Crece, decimos, la afición, aunque sea previsible que, antes o después, caerá un diluvio y si se inicia después del tercer toro, calará a los espectadores que, con valeroso estoicismo, desdeñando los riesgos de una pulmonía o un enconado enfriamiento, acudan a la diaria convocatoria. No les importa que revienten los espesos nubarrones que llegan de la parte de Toledo y sobre el graderío y la arena descarguen sin remedio una o varias jornadas.

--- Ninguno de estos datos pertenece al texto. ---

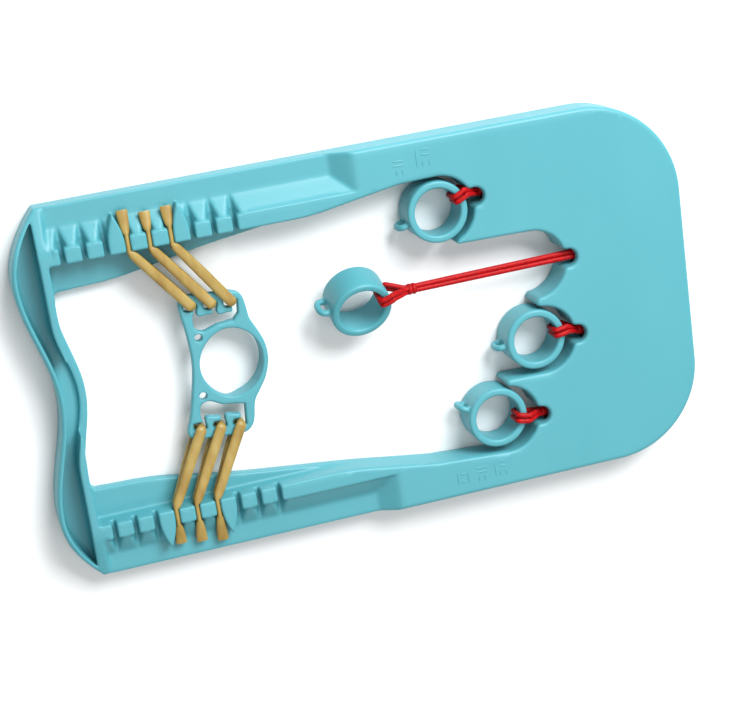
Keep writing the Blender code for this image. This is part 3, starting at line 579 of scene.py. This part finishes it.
def make_marks():
    """Small raised marks on the front of the head: plain strokes that stand for its moulded lettering."""
    patterns = (
        (
            ((-2.6, 2.6), (2.6, 2.6)),
            ((-2.6, 0.6), (2.6, 0.6)),
            ((-1.4, -1.2), (-1.4, -3.2)),
            ((1.4, -1.2), (1.4, -3.2)),
        ),
        (
            ((-2.2, 3.0), (-2.2, -3.0)),
            ((0.0, 3.0), (2.6, 3.0)),
            ((0.0, 1.0), (2.6, 1.0)),
            ((0.0, -1.0), (0.0, -3.0)),
            ((2.6, -1.0), (2.6, -3.0)),
        ),
        (
            ((-2.4, 2.8), (-2.4, -2.8)),
            ((2.4, 2.8), (2.4, -2.8)),
            ((-0.9, 1.8), (0.9, 1.8)),
            ((-0.9, -1.8), (0.9, -1.8)),
        ),
    )
    bm = bmesh.new()
    for number, (x, y, size) in enumerate(MARK_PLACES):
        for start, end in patterns[number % 3]:
            a = Vector(start) * size
            b = Vector(end) * size
            half_length = (b - a).length / 2.0 + 0.4
            turn = Matrix.Rotation(math.atan2(b.y - a.y, b.x - a.x), 4, "Z")
            middle = Vector((x, y, BOARD_DEPTH)) + ((a + b) / 2.0).to_3d()
            scale = Matrix.Diagonal((half_length, 0.42, 0.24, 1.0))
            matrix = Matrix.Translation(middle) @ turn @ scale
            bmesh.ops.create_icosphere(bm, subdivisions=3, radius=1.0, matrix=matrix)
    bmesh.ops.scale(bm, vec=(MM, MM, MM), verts=bm.verts)
    mesh = bpy.data.meshes.new("raised_marks")
    bm.to_mesh(mesh)
    bm.free()
    mesh.shade_smooth()
    marks = bpy.data.objects.new("raised_marks", mesh)
    bpy.context.scene.collection.objects.link(marks)
    mesh.materials.append(MATERIALS["plastic"])
    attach(marks, "board")


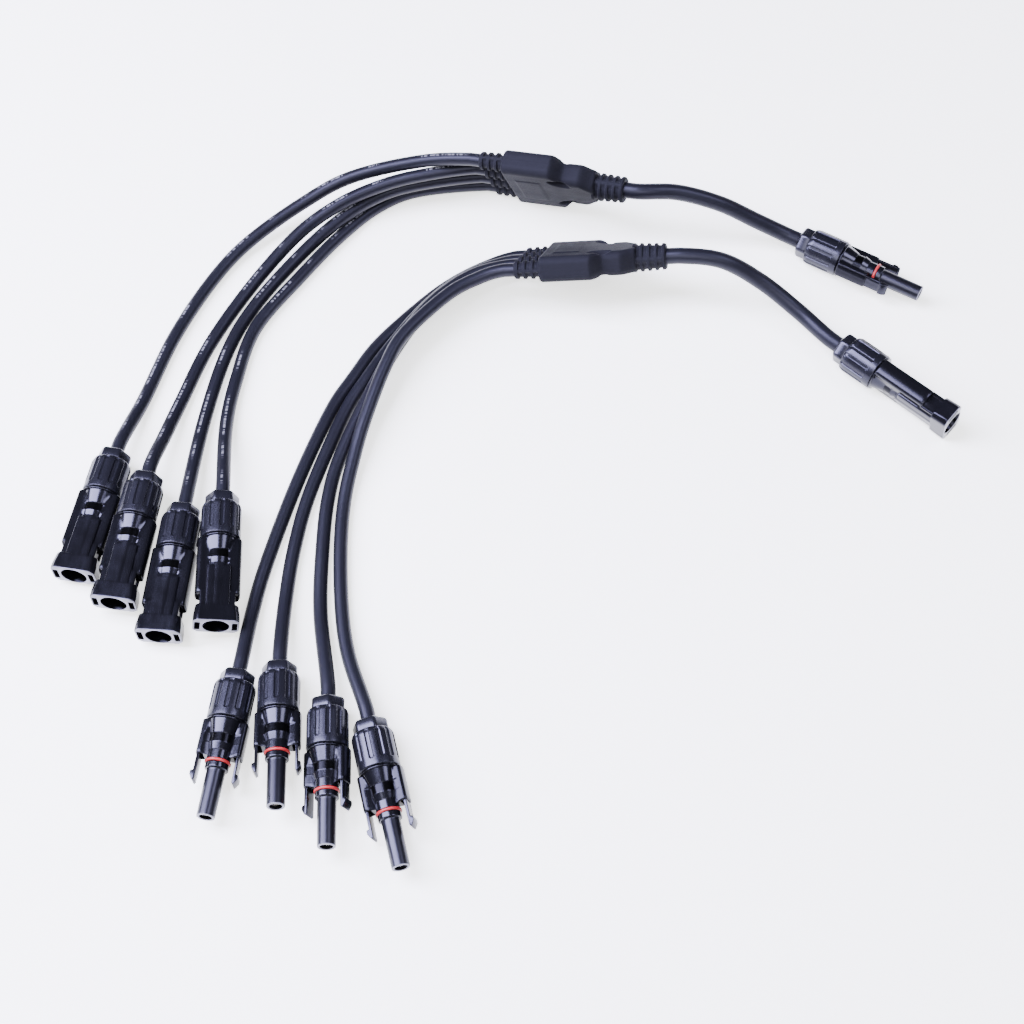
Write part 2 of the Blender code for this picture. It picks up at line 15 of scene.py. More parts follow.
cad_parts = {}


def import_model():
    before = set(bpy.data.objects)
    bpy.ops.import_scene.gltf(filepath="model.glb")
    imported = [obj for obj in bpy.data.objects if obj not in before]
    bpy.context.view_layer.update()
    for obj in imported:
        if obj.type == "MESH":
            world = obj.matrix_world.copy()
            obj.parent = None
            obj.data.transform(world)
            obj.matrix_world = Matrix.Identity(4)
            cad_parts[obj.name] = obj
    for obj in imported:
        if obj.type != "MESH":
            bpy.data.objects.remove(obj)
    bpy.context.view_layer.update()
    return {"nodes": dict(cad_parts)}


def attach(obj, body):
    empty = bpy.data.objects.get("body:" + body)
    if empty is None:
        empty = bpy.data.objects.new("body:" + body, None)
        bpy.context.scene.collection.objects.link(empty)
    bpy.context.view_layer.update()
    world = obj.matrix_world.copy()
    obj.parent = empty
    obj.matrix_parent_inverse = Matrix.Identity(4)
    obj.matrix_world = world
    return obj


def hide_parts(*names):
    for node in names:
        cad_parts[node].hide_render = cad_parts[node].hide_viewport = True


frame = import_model()

MM = 0.001
GAP = 0.3  # clearance between neighbouring pieces

# Sizes in millimetres. Most are the CAD's; wings, rails and latches were measured again for the looks.
LEG_DIA = 6.0
TRUNK_DIA = 7.3
STRAIGHT_OUT = 5.0
NUT_END = 21.0
HEX_LENGTH = 5.0
HEX_FLATS = 12.6
HEX_CORNERS = 14.0
NUT_DIA = 16.6
THREAD_DIA = 12.0
LENGTH = 60.0
HOUSING_BACK = 6.5
FLANGE = NUT_END + GAP
BAND_DIA = 10.6
BAND_START = 27.5
BAND_END = 31.0
CONE_END = 34.0
SHOULDER_BACK_RADIUS = 7.2
SHOULDER_FRONT_RADIUS = 5.6
CONE_BACK_RADIUS = 5.7
CONE_FRONT_RADIUS = 4.8
WING_OUT = 9.1
WING_CURVE = 2.4
WING_HALF_HEIGHT = 3.65
RAIL_HALF_HEIGHT = 4.2
RAIL_IN = 3.9
WING_ROOF_LOW = 3.2  # the wing's roof rises from here
WING_ROOF_HIGH = 5.8  # to its full height here
WING_END = 36.0
NOSE_DIA = 7.3
NOSE_BORE = 5.0
COLLAR_DIA = 9.2
COLLAR_END = 41.0
GROOVE_DIA = 7.0
O_RING_STATION = 38.0
O_RING_THICK = 1.3
O_RING_OUT = 10.3
POCKET_START = 31.5
LATCH_ROOT = 32.6
LATCH_START = WING_END + GAP
LATCH_END = 46.6  # 2.2 mm shorter than in the CAD
LATCH_HOOK = 42.6  # 1.6 mm further back than in the CAD
LATCH_IN = 7.1
LATCH_OUT = 8.3
BARB_OUT = 9.3
LATCH_HEIGHT = 5.6
RAIL_END = 47.0
MOUTH_START = 52.4
BODY_DIA = 11.4
PANEL_HALF_WIDTH = 4.9
PANEL_HALF_HEIGHT = 5.5
PANEL_CROWN = 0.012
WAIST_HALF = 7.1
WAIST_HALF_HEIGHT = 4.6
MOUTH_HALF_WIDTH = 9.2
MOUTH_HALF_HEIGHT = 5.7
MOUTH_CHAMFER = 1.8
MOUTH_FLARE_END = 57.0
MOUTH_FLARE = 0.7
MOUTH_BORE = 10.5
MOUTH_BORE_START = 53.0
CAVITY_BORE = 8.0
CAVITY_START = 36.0
SLOT_IN = 6.3
SLOT_OUT = 8.5
SLOT_HEIGHT = 6.4
CRIMP_START = 18.0
CRIMP_DIA = 5.4
CRIMP_BORE = 6.0
SHOULDER = 31.3
PIN_DIA = 4.0
PIN_BORE = 4.6
PIN_STEP = 44.0
PIN_END = 52.5
SOCKET_CONTACT_DIA = 4.4
SOCKET_CONTACT_END = 58.5
TUBE_BORE_START = 38.0
SLIT_START = 47.0
SLIT_HALF = 0.22
LEG_PITCH = 9.5
LEGS = 4
BLOCK_LENGTH = 42.0
BLOCK_WIDTH = 38.0
BLOCK_THICK = 11.5
NECK_WIDTH = 25.0
NECK_START = 26.0
BLOCK_CORNER = 3.4
LEG_END_ROUNDING = 1.8
TRUNK_END_ROUNDING = 1.2
RECESS_STATION = 26.6
RECESS_OUT = 10.2
RECESS_LENGTH = 5.4
RECESS_WIDTH = 2.4
RECESS_DEPTH = 1.9
LABEL_STATION = 11.5
LABEL_HALF_LENGTH = 6.0
LABEL_HALF_WIDTH = 9.5
LABEL_HEIGHT = 0.3
SEAM_HEIGHT = 0.06
LEG_RELIEF_LENGTH = 11.0
LEG_RELIEF_DIA = 9.0
TRUNK_RELIEF_LENGTH = 13.0
TRUNK_RELIEF_DIA = 13.0
RELIEF_TAPER = 0.10
GROOVE_DEPTH = 0.9
SPLICE_START = 12.0
SPLICE_END = 31.0
SPLICE_HALF_HEIGHT = 2.6

ORIGIN = Vector((3.3, 10.4, 0.0))  # the layout's place of the part's own origin (mm)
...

No deja de ser bello y distinto el espectáculo de la plaza completamente abarrotada, con los cielos oscurecidos, mate el brillo de los alamares, aclarada la sangre que mana de la testuz de la bestia, mientras impertérrita y empapada continúa lo que se llama fiesta y es, más bien, un emocionante rito al que asiste, sin entrada, la muerte, segura del astado y posible del lidiador. Frecuento poco Las Ventas, no sólo por la alta aduana de los precios, sino por razones de comodidad. Prefiero, si se tercia, ver las corridas por televisión, donde se aprecian los detalles que la moviola vuelve a mostrar; nos ilustran los generalmente enterados comentaristas y no sufrimos el humo del puro del aficionado frontero, los rodillazos del tendido superior y las dificultades para escalar esas desmesuradas gradas para rodillas claudicantes. Me gusta el ambiente soleado, el casi permanente murmullo de la multitud, el silencio unánime en el momento de la verdad, los aplausos y el ventolear de los pañuelos pidiendo las orejas. Pero también he apreciado en alguna ocasión el paisaje inclinado de los paraguas charolados, como una brillante concha de galápago que protegiese los ojos vigilantes del aficionado, mientras, allá abajo, la seda, el percal y el oro se hacen más pesados.

Si el día es caluroso, algo que entra en las veleidades de la primavera, resulta penoso soportarlo en la zona soleada y, en cualquiera de los casos, el espectador encontrará dificultades para alcanzar inopinadamente la salida. Pasar por encima de personas sentadas hasta llegar a las empinadas escalerillas es tarea enojosa, aunque sea de justicia declarar la general cortesía del público con los que intentan la fuga.

La Feria de San Isidro se llevará por delante lo más del mes de mayo, pues ya en la primera semana comienzan las novilladas. En resumen, la primavera es tan poco taurina como Manuel Vicent, aunque la tenacidad de los aficionados prevalece. Si los toros no se caen a las primeras de cambio, el viento deja en paz a los capotes y muletas y los diestros lo fueran con el estoque, puede decirse que la Fiesta tiene el porvenir asegurado. De fallar la afición indígena, los forasteros mantendrían la llama, como mi amigo Edward Farrell, presidente de la Peña Internacional, que procura hacer compatible su exitoso trabajo profesional con la asistencia a todas las corridas que puede.